GOAL OF THE EXERCISE
Give the number of lines holding the string "JSON" and nothing more.

◆ ◆ ◆ ◆ ◆

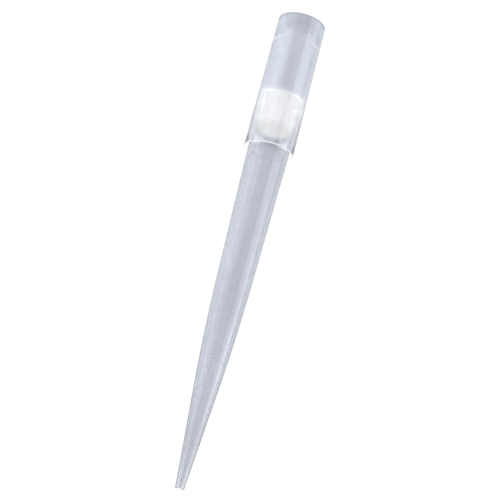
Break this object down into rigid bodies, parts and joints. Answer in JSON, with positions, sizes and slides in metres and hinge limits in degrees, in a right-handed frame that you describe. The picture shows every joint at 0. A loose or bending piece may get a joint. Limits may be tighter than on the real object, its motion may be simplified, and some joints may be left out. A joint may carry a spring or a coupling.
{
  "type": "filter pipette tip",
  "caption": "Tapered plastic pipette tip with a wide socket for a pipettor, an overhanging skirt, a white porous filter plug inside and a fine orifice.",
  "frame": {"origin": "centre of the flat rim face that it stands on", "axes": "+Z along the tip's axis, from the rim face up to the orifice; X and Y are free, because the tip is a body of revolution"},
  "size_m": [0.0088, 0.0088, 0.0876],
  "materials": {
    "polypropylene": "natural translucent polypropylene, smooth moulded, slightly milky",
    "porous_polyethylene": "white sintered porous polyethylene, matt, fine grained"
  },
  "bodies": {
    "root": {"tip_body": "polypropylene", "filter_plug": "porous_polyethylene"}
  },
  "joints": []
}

◆ ◆ ◆ ◆ ◆

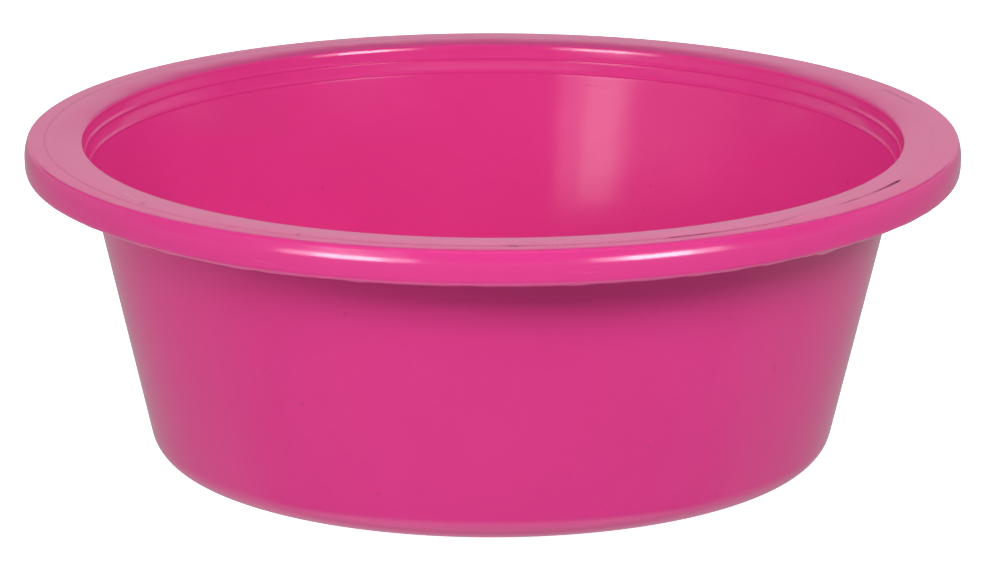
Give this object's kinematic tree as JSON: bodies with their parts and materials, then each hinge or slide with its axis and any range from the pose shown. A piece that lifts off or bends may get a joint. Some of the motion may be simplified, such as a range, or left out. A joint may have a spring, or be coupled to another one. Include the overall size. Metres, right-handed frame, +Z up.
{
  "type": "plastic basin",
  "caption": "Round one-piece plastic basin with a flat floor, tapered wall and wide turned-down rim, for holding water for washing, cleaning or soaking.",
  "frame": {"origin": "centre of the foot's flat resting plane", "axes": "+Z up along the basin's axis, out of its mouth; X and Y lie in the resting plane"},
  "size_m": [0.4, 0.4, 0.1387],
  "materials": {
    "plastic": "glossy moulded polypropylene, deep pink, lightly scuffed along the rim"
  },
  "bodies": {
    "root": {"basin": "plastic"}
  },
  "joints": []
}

◆ ◆ ◆ ◆ ◆

RESPONSE FOR THIS EXERCISE
2